** START **

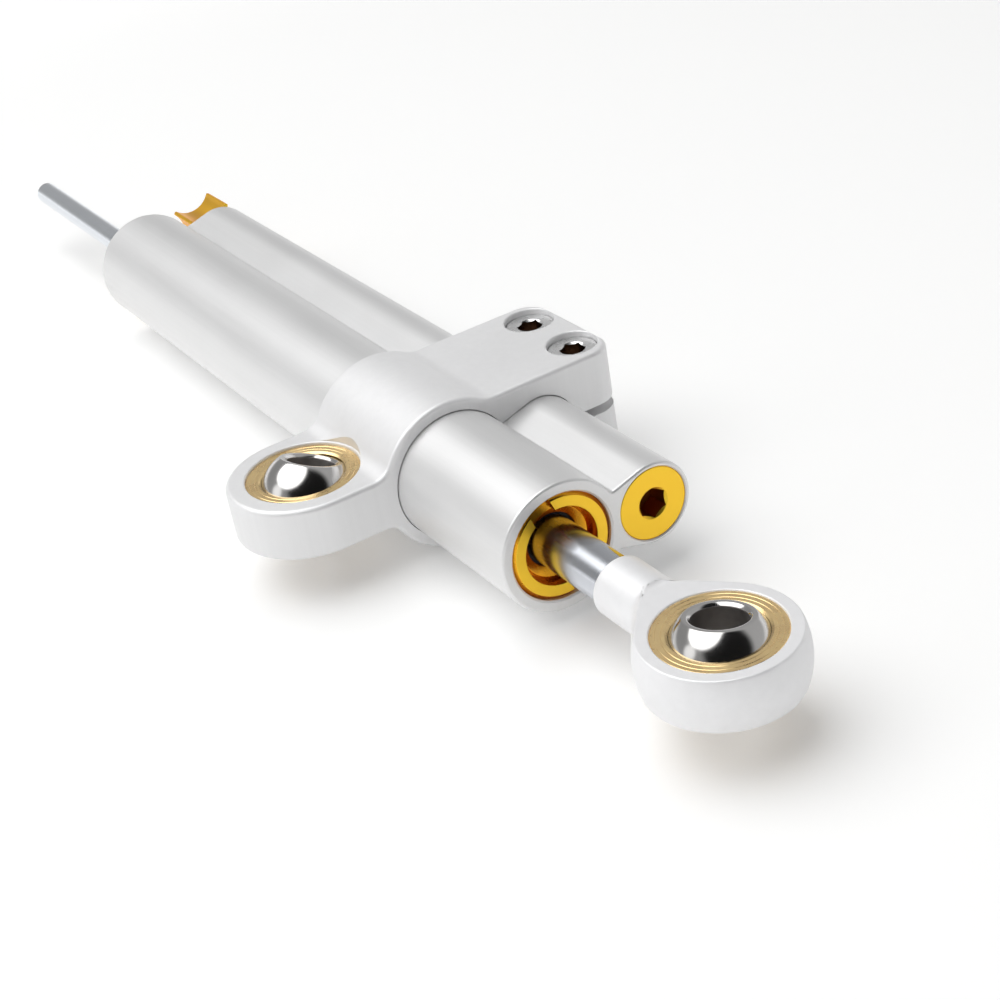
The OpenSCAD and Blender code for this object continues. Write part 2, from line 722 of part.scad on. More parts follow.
module knob() {
    scallop_at = knob_d/2 - scallop_depth + scallop_r;
    knob_edge = 0.6;
    dish = [4, 5.6, 0.8];
    color([0.93, 0.66, 0.1])
    at_side(rear_x) along_back() difference() {
        union() {
            difference() {
                translate([0, 0, knob_gap]) pin(knob_d, knob_len, knob_edge);
                difference() {
                    for (turn = [0:knob_lobes - 1]) rotate([0, 0, 360/knob_lobes*turn + knob_turn])
                        translate([scallop_at, 0, 0]) cylinder(r = scallop_r, h = knob_len + 2*past);
                    cylinder(d = flange_d, h = knob_gap + 4*track_depth);
                }
            }
            translate([0, 0, -hub_len]) cylinder(d = hub_d, h = hub_len + knob_gap + past);
        }
        translate([0, 0, -hub_len - past])
            cylinder(d = needle_tail_d + 2*adjust_clear, h = hub_len + needle_tail_to + 2*past);
        translate([0, 0, -clip_at - clip_t]) rotate_extrude()
            ring_profile(hub_d/2 - clip_bite, hub_d, 0, clip_t);
        translate([0, 0, knob_gap]) rotate_extrude()
            ring_profile(detent_r - detent_d/2, detent_r + detent_d/2, -past, track_depth);
        for (turn = [0:clicks - 1]) rotate([0, 0, 360/clicks*turn])
            translate([detent_r, 0, knob_gap + track_depth - bite])
                cylinder(d1 = detent_d, d2 = detent_d/3, h = dimple_depth);
        translate([0, 0, knob_gap + knob_len - dish[2]])
            cylinder(d1 = dish[0], d2 = dish[1], h = dish[2] + bite);
    }
}

module detent_ball() {
    color([0.75, 0.75, 0.77])
    at_side(rear_x) along_back() translate([detent_r, 0, ball_proud - detent_d/2])
        sphere(d = detent_d, $fn = 32);
}

// Coil under the detent ball, swept as one tube
module detent_spring() {
    mean_r = detent_d/2 - spring_wire/2 - bite;
    low = spring_wire/2 - detent_depth;
    high = ball_proud - detent_d - spring_wire/2 - bite;
    count = spring_turns*spring_steps;
    function spot(i, turn) = [mean_r*cos(turn), mean_r*sin(turn), low + (high - low)*i/count];
    function ring(i, turn) = [for (k = [0:spring_sides - 1]) let (a = 360*k/spring_sides)
        spot(i, turn) + spring_wire/2*[cos(a)*cos(turn), cos(a)*sin(turn), sin(a)]];
    color([0.6, 0.6, 0.62])
    at_side(rear_x) along_back() translate([detent_r, 0, 0]) polyhedron(
        points = [for (i = [0:count]) each ring(i, 360*i/spring_steps)],
        faces = concat(
            [[for (k = [0:spring_sides - 1]) k]],
            [for (i = [0:count - 1], k = [0:spring_sides - 1]) let (n = (k + 1) % spring_sides)
                each [[i*spring_sides + k, (i + 1)*spring_sides + k, (i + 1)*spring_sides + n],
                      [i*spring_sides + k, (i + 1)*spring_sides + n, i*spring_sides + n]]],
            [[for (k = [spring_sides - 1:-1:0]) count*spring_sides + k]]));
}

clamp();
clamp_screws();
clamp_race();
clamp_ball();
twin_barrel();
front_nut();
front_gland();
front_wiper();
front_rod_seal();
front_bush();
front_o_ring();
rear_nut();
rear_gland();
rear_wiper();
rear_rod_seal();
rear_bush();
rear_o_ring();
piston_rod();
piston();
piston_ring();
tail_rod();
rod_end();
rod_end_race();
rod_end_ball();
front_plug();
plug_o_ring();
float_piston();
float_o_ring();
adjuster_body();
adjuster_o_rings();
needle();
knob_clip();
knob();
detent_ball();
detent_spring();
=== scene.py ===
import json
import math

import bmesh
import bpy
from mathutils import Matrix, Vector


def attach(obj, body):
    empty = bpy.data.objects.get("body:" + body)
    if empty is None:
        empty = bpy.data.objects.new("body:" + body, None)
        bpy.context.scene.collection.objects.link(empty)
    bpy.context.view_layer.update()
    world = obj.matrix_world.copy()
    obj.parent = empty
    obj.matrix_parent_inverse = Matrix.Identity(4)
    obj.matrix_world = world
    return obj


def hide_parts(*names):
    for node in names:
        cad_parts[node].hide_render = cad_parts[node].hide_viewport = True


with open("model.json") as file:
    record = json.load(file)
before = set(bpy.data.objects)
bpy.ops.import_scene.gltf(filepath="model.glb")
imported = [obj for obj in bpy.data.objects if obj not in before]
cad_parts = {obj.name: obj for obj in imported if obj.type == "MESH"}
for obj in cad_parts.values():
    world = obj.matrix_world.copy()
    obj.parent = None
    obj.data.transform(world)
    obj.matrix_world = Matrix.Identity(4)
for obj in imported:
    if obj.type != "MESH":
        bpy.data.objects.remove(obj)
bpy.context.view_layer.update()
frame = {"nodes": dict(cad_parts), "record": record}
nodes = frame["nodes"]
scene = bpy.context.scene

# Sizes in millimetres, the same as the solids'
FRONT, REAR = 44.5, -116.0          # the barrels' ends along X
MAIN_Y, SIDE = 21.3, 17.0           # the main barrel's axis, and the side barrel's beyond it
MAIN_R, SIDE_R = 11.0, 7.0          # the barrels
WEB = 28                            # degrees round the main barrel where the web starts
GAP = 0.1                           # between the clamp and the barrels
RING_R = 13.12                      # the clamp's outside round the main barrel
LUG_R, LUG_HALF = 12.9, 4.6         # its lug in plan, and half the lug's thickness
EAR_HALF, EAR_END = 10.6, 33.8      # its ear, from the main barrel's axis
EAR_FILLET, SLIT = 5.0, 1.6
SCREW_X, SCREW_Y = 6.7, 50.2
RACE_R, BORE_R = 9.6, 4.0           # a spherical bearing's outside and its bolt hole
EYE_X = 83.3                        # the rod end's eye
MM = 0.001

# Distances under which points are merged, in millimetres
SAME_POINT, CUT_POINT, THIN = 1e-5, 5e-4, 1e-4

# Turns for what is drawn along Z: towards +X, towards -X, and a section in Y and Z run along X
ALONG = Matrix(((0, 0, 1), (0, 1, 0), (-1, 0, 0))).to_4x4()
BACK = Matrix(((0, 0, -1), (0, 1, 0), (1, 0, 0))).to_4x4()
SECTION = Matrix(((0, 0, 1), (1, 0, 0), (0, 1, 0))).to_4x4()


# Shapes

def arc(cx, cy, r, a0, a1, steps):
    """Points on an arc from angle a0 to a1, in degrees."""
    angles = [math.radians(a0 + (a1 - a0) * k / steps) for k in range(steps + 1)]
    return [(cx + r * math.cos(a), cy + r * math.sin(a)) for a in angles]


def polar(r, angle):
    """The point at a radius and an angle in degrees."""
    return r * math.cos(math.radians(angle)), r * math.sin(math.radians(angle))


def rounded(corners, steps=5):
    """A closed outline of (x, y, radius) corners, with its corners rounded."""
    out = []
    for i, (x, y, r) in enumerate(corners):
        if r <= 0:
            out.append((x, y))
            continue
        here = Vector((x, y))
        a = (Vector(corners[i - 1][:2]) - here).normalized()
        b = (Vector(corners[(i + 1) % len(corners)][:2]) - here).normalized()
        half = math.acos(max(-1.0, min(1.0, a.dot(b)))) / 2
        centre = here + (a + b).normalized() * (r / math.sin(half))
        first = here + a * (r / math.tan(half)) - centre
        last = here + b * (r / math.tan(half)) - centre
        a0, a1 = math.atan2(first.y, first.x), math.atan2(last.y, last.x)
        turn = (a1 - a0 + math.pi) % (2 * math.pi) - math.pi
        angles = [a0 + turn * k / steps for k in range(steps + 1)]
        out += [(centre.x + r * math.cos(t), centre.y + r * math.sin(t)) for t in angles]
    return out


def at(x=0.0, y=0.0, z=0.0, turn=None):
    """A place, with a turn before it."""
    return Matrix.Translation((x, y, z)) @ (turn or Matrix.Identity(4))


def lean(angle, heading):
    """A tilt of the Z axis by an angle towards a heading in plan, in degrees."""
    head = Matrix.Rotation(math.radians(heading), 4, "Z")
    return head @ Matrix.Rotation(math.radians(angle), 4, "Y") @ head.inverted()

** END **

Filter the listing above for the string "names" and copy every matching line.

def hide_parts(*names):
    for node in names:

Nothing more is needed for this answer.